Женщина нахмурила брови, и я понял, что мои слова показались ей странными.
– Какие дети? – спросила негритянка. – Насколько мне известно, у Франка нет детей, он холостяк. – Она сразу же исправила свою оговорку: – То есть был холостяком.
Ее заявление поразило меня, и я отступил на шаг.
– Холостяком? А с кем же тогда я имею честь разговаривать?
– У нас с ним был уговор. Ночь со среды на четверг мы всегда проводили вместе. Сегодня я проснулась и увидела, что он мертв. – Она объясняла это, избегая смотреть мне в глаза. Неожиданно в ее голосе зазвучали игривые нотки. – Мне кажется, я вас знаю. Не тот ли вы молодой человек, который однажды вечером постучал в эту дверь? Я вас видела через окно.

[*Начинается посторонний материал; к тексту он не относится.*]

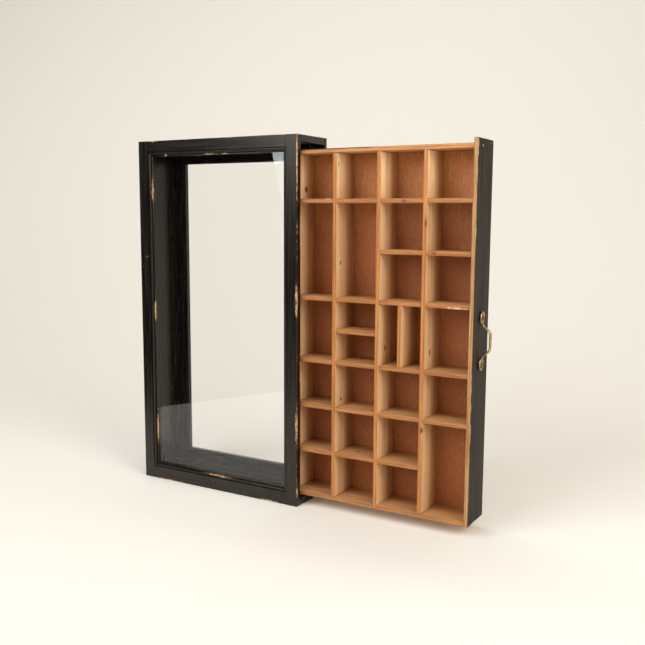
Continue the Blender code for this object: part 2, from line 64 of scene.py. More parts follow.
class Finish:
    """A finish in the making: its material, its shader and short ways to add a node."""

    def __init__(self, name, roughness=0.5, metallic=0.0):
        self.material = bpy.data.materials.new(name)
        self.material.use_nodes = True
        self.tree = self.material.node_tree
        self.shader = self.tree.nodes["Principled BSDF"]
        self.set("Roughness", roughness)
        self.set("Metallic", metallic)
        self.place = self.tree.nodes.new("ShaderNodeTexCoord").outputs["Object"]

    def feed(self, socket, value):
        """Feed an input from another node's output, or set it to a plain value."""
        if isinstance(value, bpy.types.NodeSocket):
            self.tree.links.new(value, socket)
        elif socket.type == "RGBA":
            socket.default_value = (*value, 1.0)
        else:
            socket.default_value = value

    def set(self, key, value):
        """Feed one of the shader's inputs."""
        self.feed(self.shader.inputs[key], value)

    def step(self, kind, feeds, output=0, **settings):
        """Add one node with its settings and inputs, and give back one of its outputs."""
        node = self.tree.nodes.new(kind)
        for key, value in settings.items():
            setattr(node, key, value)
        for key, value in feeds.items():
            self.feed(node.inputs[key], value)
        return node.outputs[output]

    def calc(self, how, a, b):
        return self.step("ShaderNodeMath", {0: a, 1: b}, operation=how)

    def add(self, a, b):
        return self.calc("ADD", a, b)

    def less(self, a, b):
        return self.calc("SUBTRACT", a, b)

    def times(self, a, b):
        return self.calc("MULTIPLY", a, b)

    def most(self, a, b):
        return self.calc("MAXIMUM", a, b)

    def least(self, a, b):
        return self.calc("MINIMUM", a, b)

    def size_of(self, value):
        """A number without its sign."""
        return self.calc("ABSOLUTE", value, 0.0)

    def between(self, value, low, high):
        """0 below low, 1 above high, smooth between."""
        return self.step("ShaderNodeMapRange", {"Value": value, "From Min": low, "From Max": high},
                         interpolation_type="SMOOTHSTEP")

    def span(self, value, low, high):
        """A 0 to 1 value spread over low to high."""
        return self.step("ShaderNodeMapRange", {"Value": value, "To Min": low, "To Max": high})

    def swing(self, noise, reach):
        """A 0 to 1 noise swung about zero."""
        return self.times(self.less(noise, 0.5), reach)

    def vector(self, how, a, b):
        return self.step("ShaderNodeVectorMath", {0: a, 1: b}, operation=how)

    def turned(self, scale, shift=(0.0, 0.0, 0.0), turn=(0.0, 0.0, 0.0)):
        """The place on the object, turned, scaled and shifted."""
        return self.step("ShaderNodeMapping", {"Vector": self.place, "Scale": scale,
                                               "Location": shift, "Rotation": turn})

    def noise(self, place, scale, detail=3.0, rough=0.5, swirl=0.0):
        return self.step("ShaderNodeTexNoise", {"Vector": place, "Scale": scale, "Detail": detail,
                                                "Roughness": rough, "Distortion": swirl})

    def mix(self, share, under, over, how="MIX"):
        return self.step("ShaderNodeMix", {MIX_SHARE: share, MIX_UNDER: under, MIX_OVER: over},
                         MIX_RESULT, data_type="RGBA", blend_type=how)

    def lay(self, under, where, share, over):
        """Lay a colour over another, where a 0 to 1 value says, at a share of full strength."""
        return self.mix(self.times(where, share), under, over)

    def tint(self, under, where, share, by):
        """Multiply a colour by another, where a 0 to 1 value says, at a share of full strength."""
        return self.mix(self.times(where, share), under, by, "MULTIPLY")

    def axes(self, vector=None):
        """The three numbers of a vector, or else of the place on the object."""
        split = self.tree.nodes.new("ShaderNodeSeparateXYZ")
        self.feed(split.inputs[0], vector or self.place)
        return split.outputs

    def facing(self):
        """The surface's own direction, as three numbers."""
        return self.axes(self.tree.nodes.new("ShaderNodeNewGeometry").outputs["Normal"])

    def near(self, centre, size):
        """1 at a spot's centre, 0 at its rim, and below 0 outside it; sizes in millimetres."""
        away = self.vector("SUBTRACT", self.place, [c * MM for c in centre])
        away = self.vector("DIVIDE", away, [s * MM for s in size])
        away = self.step("ShaderNodeVectorMath", {0: away}, "Value", operation="LENGTH")
        return self.less(1.0, away)

    def raise_by(self, height, distance, strength):
        return self.step("ShaderNodeBump", {"Height": height, "Distance": distance,
                                            "Strength": strength})

    def done(self, colour, roughness=None, relief=None):
        self.set("Base Color", colour)
        if roughness:
            self.set("Roughness", roughness)
        if relief:
            self.set("Normal", relief)
        return self.material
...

В то время практически вся литературная продукция Лютера Флага была делом моих рук. Я выработал отличную систему и был способен кропать три повестушки в неделю. На самом деле иногда я даже начинал писать книгу до того, как получал сценарий. Франк ограничивался тем, что исправлял мою пунктуацию (мне всегда плохо давались точки и запятые, а тем более точки с запятыми), немного изменял отдельные абзацы, если героям недоставало патриотизма, и вычеркивал те, в которых негры выглядели слишком умными.
Обескураженный, я опустился на стул, не выпуская из рук шляпы. Мой взгляд был устремлен на кровать: в голове роилось множество мыслей, но ничего путного я придумать не мог. Сейчас уже трудно припомнить ход моих размышлений. Прошло больше шестидесяти лет с того дня, как умер Франк Струб.
– Какого большого писателя потерял мир! – сказала женщина. Теперь она казалась более расстроенной.
– Да, большого писателя… – эхом повторил я.
– Вы знаете доктора Флага? – оживилась она. Воистину, ее настроение менялось с огромной скоростью.
– Да, я кое-что о нем слышал, – пробормотал я, не слишком вслушиваясь в ее слова.